Nodes and edges consist of objects with properties embedded in them. Not only a value (label) is stored in an edge or a node, but a Key/value pair.

Riak¶

In essence, Riak is a decentralised Key/value pair with a flexible MapReduce engine.

Redis¶

Redis is a Key-value database systems, that usually stores all data in RAM.

Semantic integrity¶

Semantic integrity is always given when the entries are correct and consistent. Then we talk of consistent data. If this is not the case, the data is inconsistent.

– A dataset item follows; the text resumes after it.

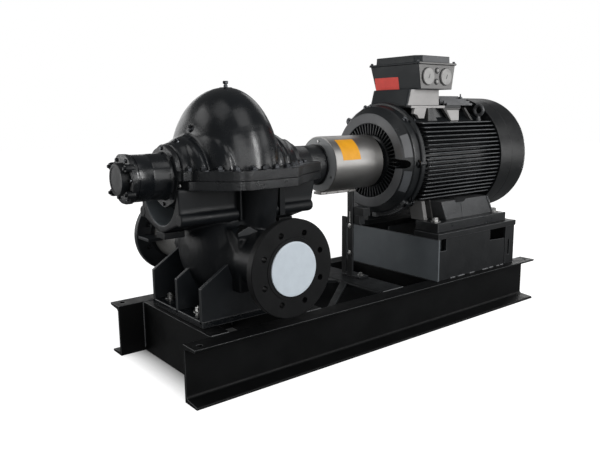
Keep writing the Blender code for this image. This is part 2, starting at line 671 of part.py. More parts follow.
def terminal_box():
    """Pad on the motor, neck, box, lid and cable plugs."""
    terminal_pad()
    foot_x, head_x = NECK_X
    neck = [(foot_x[0], PAD_TOP + GAP), (foot_x[1], PAD_TOP + GAP), (head_x[1], BOX_Z[0] - GAP),
            (head_x[0], BOX_Z[0] - GAP)]
    prism("terminal_neck", neck, "Y", -0.100, 0.100, BLACK_GLOSS)
    low_x, high_x = BOX_X
    half = BOX_HALF_WIDTH
    rings = []
    for level, pull in ((BOX_Z[0], BOX_TAPER), (BOX_Z[1], 0.0)):
        corners = [(low_x + pull, -half), (high_x - pull, -half), (high_x - pull, half - pull),
                   (low_x + pull, half - pull)]
        rings.append([Vector((x, y, level)) for x, y in corners])
    loft("terminal_box", rings, BLACK_GLOSS, None)
    lid_low = BOX_Z[1] + GAP
    reach = half + LID_LIP
    lid = box("terminal_box_lid", (low_x - LID_LIP, high_x + LID_LIP), (-reach, reach),
              (lid_low, lid_low + 0.008), BLACK_GLOSS)
    inset = 0.005
    corners = [(low_x + inset, -half + inset), (high_x - inset, -half + inset),
               (high_x - inset, half - inset), (low_x + inset, half - inset)]
    outline = []
    for (x, y), (turn_x, turn_y) in zip(corners, ((1, 1), (-1, 1), (-1, -1), (1, -1))):
        ends = [(x, y + turn_y * LID_CHAMFER), (x + turn_x * LID_CHAMFER, y)]
        outline += ends if turn_x == turn_y else reversed(ends)
    panel = prism("lid_panel", outline, "Z", lid_low + 0.004, lid_low + LID_HEIGHT, BLACK_GLOSS)
    join_shapes(lid, [panel])
    for name, shift in (("left_cable_plug", -PLUG_SPACING / 2), ("right_cable_plug", PLUG_SPACING / 2)):
        turned(name, [(-half - GAP, 0), (-half - GAP, PLUG_RADIUS), (-half - 0.007, PLUG_RADIUS),
                      (-half - 0.010, PLUG_RADIUS - 0.006), (-half - 0.010, 0)], "Y",
               (PLUG_MIDDLE_X + shift, 0, PLUG_Z), BLACK_PLUG, 32)


def terminal_pad():
    """Level plate on splayed legs that stand on the motor frame's round core."""
    plate = (PAD_TOP - 0.010, PAD_TOP)
    pad = box("terminal_pad", PAD_X, (-PAD_HALF_WIDTH, PAD_HALF_WIDTH), plate, BLACK_GLOSS)
    hip = plate[0] + 0.004
    foot = SHAFT_Z + MOTOR_CORE_RADIUS * 0.70
    legs = []
    for index, (top_x, foot_x) in enumerate((((0.231, 0.314), (0.262, 0.296)), ((0.326, 0.334),) * 2,
                                             ((0.412, 0.522), (0.466, 0.516)))):
        outline = [(top_x[0], hip), (foot_x[0], foot), (foot_x[1], foot), (top_x[1], hip)]
        legs.append(prism(f"pad_leg_{index}", outline, "Y", -PAD_HALF_WIDTH + 0.004,
                          PAD_HALF_WIDTH - 0.004, BLACK_GLOSS))
    join_shapes(pad, legs)
    core = prism("pad_clearance", clearance_outline(), "X", 0.1, 0.9, BLACK_GLOSS)
    join_shapes(pad, [core], "DIFFERENCE")


def clearance_outline():
    """A polygon just outside the motor frame's round core."""
    sides = 48
    radius = (MOTOR_CORE_RADIUS + GAP) / math.cos(math.pi / sides)
    ring = arc((0, 0), radius, 0, 360 - 360 / sides, sides - 1)
    return [(across, SHAFT_Z + up) for across, up in ring]


def lifting_gear():
    """Plate with upright fins behind the terminal box, and a lifting eye beyond it."""
    half = TOP_FIN_THICKNESS / 2
    right = [(TOP_PLATE_HALF_WIDTH, PAD_TOP + GAP), (TOP_PLATE_HALF_WIDTH, TOP_PLATE_HIGH)]
    for middle, level in reversed(TOP_FIN_STEPS[1:]):
        right += [(middle + half, TOP_PLATE_HIGH), (middle + half, level), (middle - half, level),
                  (middle - half, TOP_PLATE_HIGH)]
    right += [(half, TOP_PLATE_HIGH), (half, TOP_FIN_STEPS[0][1])]
    prism("rear_top_plate", right + mirrored(right), "X", TOP_FIN_X[0], TOP_FIN_X[1], BLACK_GLOSS)
    ring = [(EYE_BAR_RADIUS * math.cos(math.tau * i / 10),
             EYE_RADIUS + EYE_BAR_RADIUS * math.sin(math.tau * i / 10)) for i in range(10)]
    eye = turned("lifting_eye", ring, "X", EYE_CENTRE, BLACK_GLOSS, 28, ring=True)
    fin_top = SHAFT_Z + (MOTOR_FIN_COUNT - 1) / 2 * MOTOR_FIN_PITCH + MOTOR_FIN_THICKNESS / 2
    sole = fin_top + GAP
    stem = [(sole, 0), (sole, 0.011), (sole + 0.024, 0.011), (sole + 0.024, 0)]
    foot = turned("eye_foot", stem, "Z", (EYE_CENTRE[0], EYE_CENTRE[1], 0), BLACK_GLOSS, 16)
    join_shapes(eye, [foot])


def motor_pedestal():
    """Welded box of plates that lifts the motor to shaft height."""
    low = CHANNEL_HEIGHT + GAP
    high = PEDESTAL_TOP
    front, rear = PEDESTAL_X
    half = PEDESTAL_HALF_WIDTH
    plate = 0.010
    side_face = half - 0.006
    inner = side_face - plate - GAP
    box("pedestal_front_plate", (front, front + plate), (-half, half), (low, high), BLACK_GLOSS)
    box("pedestal_rear_plate", (rear - plate, rear), (-inner, inner), (low, high), BLACK_GLOSS)
    start = front + plate + GAP
    post = rear - POST_WIDTH
    end = post - POST_GAP
    left, right = SIDE_NOTCHES
    outline = [(start, low), (end, low), (end, right[1]), (right[0], right[1] + 0.004), (right[0], high),
               (left[0] + left[2], high), (left[0] + left[2], left[1]), (left[0], left[1]),
               (left[0], high), (start, high)]
    for word, side in (("near", -1), ("far", 1)):
        near, far = sorted((side * side_face, side * (side_face - plate)))
        prism(f"pedestal_{word}_plate", outline, "Y", near, far, BLACK_GLOSS)
        box(f"pedestal_{word}_post", (post, rear), (near, far), (low, high), BLACK_GLOSS)
    for name, side in (("near_motor_rail", -1), ("far_motor_rail", 1)):
        near, far = sorted((side * half, side * (half - RAIL_WIDTH)))
        box(name, (front, rear), (near, far), (high + GAP, high + GAP + RAIL_THICKNESS), BLACK_GLOSS)


def main():
    clear_scene()
    base_frame()
    pump()
    coupling_and_guard()
    motor_pedestal()
    motor()


main()
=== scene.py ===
"""Looks of a split-case pump set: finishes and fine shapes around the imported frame.

Metres, +Z up. X runs along the shaft, from the pump (-X) to the motor (+X), and -Y is the near side.
"""
import random
from math import copysign, cos, hypot, pi, radians, sin, sqrt, tau

import bmesh
import bpy
from mathutils import Matrix, Vector


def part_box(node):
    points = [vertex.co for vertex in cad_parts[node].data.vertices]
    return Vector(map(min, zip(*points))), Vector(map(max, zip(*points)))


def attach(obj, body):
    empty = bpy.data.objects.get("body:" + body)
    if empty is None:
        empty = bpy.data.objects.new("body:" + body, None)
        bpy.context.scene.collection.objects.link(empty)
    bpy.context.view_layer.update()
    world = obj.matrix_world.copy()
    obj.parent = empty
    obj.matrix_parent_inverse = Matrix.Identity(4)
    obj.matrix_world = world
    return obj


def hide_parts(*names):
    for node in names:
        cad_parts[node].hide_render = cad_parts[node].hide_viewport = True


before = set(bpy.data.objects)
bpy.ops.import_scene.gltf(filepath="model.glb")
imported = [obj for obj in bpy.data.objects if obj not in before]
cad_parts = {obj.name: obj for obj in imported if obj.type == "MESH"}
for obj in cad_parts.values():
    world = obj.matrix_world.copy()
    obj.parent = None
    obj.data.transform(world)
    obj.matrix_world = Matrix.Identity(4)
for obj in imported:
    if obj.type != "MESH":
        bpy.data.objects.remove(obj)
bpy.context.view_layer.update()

# Sizes read from the frame
GUARD_LOW, GUARD_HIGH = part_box("coupling_guard")
SHAFT_Z = (GUARD_LOW.z + GUARD_HIGH.z) / 2
GUARD_RADIUS = (GUARD_HIGH.z - GUARD_LOW.z) / 2
CASE_LOW, CASE_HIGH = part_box("lower_casing")
DOME_LOW, DOME_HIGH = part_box("upper_casing")
PUMP_X = (DOME_LOW.x + DOME_HIGH.x) / 2
SHIELD_LOW, SHIELD_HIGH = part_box("drive_end_shield")
FIN_LOW, FIN_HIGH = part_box("motor_frame")
FAN_LOW, FAN_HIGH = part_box("fan_cover")
COVER_LOW, COVER_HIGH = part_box("near_flange_cover")
NOZZLE_X = (COVER_LOW.x + COVER_HIGH.x) / 2
NOZZLE_Z = (COVER_LOW.z + COVER_HIGH.z) / 2
BEAM_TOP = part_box("near_beam")[1].z

# Sizes of the fine shapes
SHAFT_HOLE = 0.034
GAP = 0.0003
FIN_COUNT = 19
FIN_PITCH = 0.0162
FIN_TIP = 0.0026
CORE_RADIUS = 0.196
FIN_RADIUS = (FIN_HIGH.y - FIN_LOW.y) / 2
SPLIT_TOP = 0.0235
SPLIT_BOTTOM = 0.034
SPLIT_SEAM = 0.0065
BAR_Z = 0.5195
BRACKET_END = 0.254
BARREL_RADIUS = 0.0722
FOOT_REACH = 0.009
FOOT_TOP = 0.404
CHEEK_TOP = 0.479
MOTOR_INNER = 0.15
MOTOR_RIM = 0.227
SADDLE_FOOT = 0.795
NECK_END = 0.221
FLANGE_RADIUS = 0.15
FLANGE_THICKNESS = 0.026
BOLT_CIRCLE = 0.1125
BOLT_HOLE = 0.0095

# Camera, fitted to the photograph
CAMERA_PLACE = (-1.6566, -1.7943, 0.8356)
CAMERA_YAW = 38.384
CAMERA_PITCH = 10.193
CAMERA_ROLL = -0.56
CAMERA_LENS = 37.68
SENSOR_WIDTH = 36.0

# Studio: softboxes on a dome around the set, as
# (name, degrees round from the near side, degrees up, width, height, watts)
STUDIO_MIDDLE = (-0.05, -0.1, 0.62)
STUDIO_REACH = 3.4
SURROUND_LEVEL = 0.13
FLOOR_HALF = 14
# Half size of the painted shadow on the floor under the frame, along x and y
SHADE_HALF = (0.82, 0.27)
SOFTBOXES = (("left_near_softbox", -48, 6, 1.4, 1.1, 7.0), ("near_softbox", -10, 8, 2.8, 1.8, 27.0),
             ("near_high_softbox", 8, 28, 1.5, 1.1, 5.0), ("left_high_softbox", -25, 28, 1.5, 1.1, 9.0),
             ("streak_softbox", 15, 20, 0.2, 2.2, 42.0), ("left_softbox", -126, 5, 2.2, 1.5, 29.0),
             ("right_near_softbox", 50, 3, 1.5, 1.1, 12.0), ("right_high_softbox", 52, 28, 1.6, 1.1, 8.0),
             ("overhead_softbox", 0, 62, 1.6, 1.6, 10.0), ("left_overhead_softbox", -90, 62, 1.6, 1.6, 6.0),
             ("rear_left_softbox", -125, 34, 1.6, 1.1, 8.0), ("rear_right_softbox", 125, 30, 1.6, 1.3, 6.0),
             ("right_softbox", 98, 0, 2.2, 0.8, 22.0), ("rear_softbox", -176, 10, 2.6, 1.4, 14.0))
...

In SQL, the semantic integrity can be checked with TRIGGER and CONSTRAINT

Two-phase locking (2PL)¶

The two-phase locking protocol distinguishes between two phases of transactions:

The growth phase in which locks can only be set but not released.
The shrinkage phase, in which locks can only be released but not requested.

The two-phase lock protocol knows three lock states:

SLOCK, shared lock or read lock: is set with read access to data
XLOCK, exclusive lock or write lock: is set with write access to data
UNLOCK: removes the locks SLOCK and XLOCK.

Vector clock¶

A vector clock is a software component used to assign unique time stamps to messages. It allows a causal order to be assigned to the events in distributed systems on the basis of a time stamp and, in particular, to determine the concurrency of events.

XPATH¶

XPATH processes the tree structure of an XML document and generates extracts from XML documents. In order to receive complete XML documents as a result, these must be created with XQuery or XSLT, for example. XPATH is not a complete query language as it is limited to selections and extractions.

XPATH has been part of XQuery since version 1.1 and from version 2.0 onwards, XPATH is extended by XQuery.

XQuery¶

XQuery stands for XML Query Language and is mainly a functional language in which nested expressions can also be evaluated during a query.

XSLT¶

XSLT is an acronym for Extensible Stylesheet Language Transformation. It can be used to transform XML documents.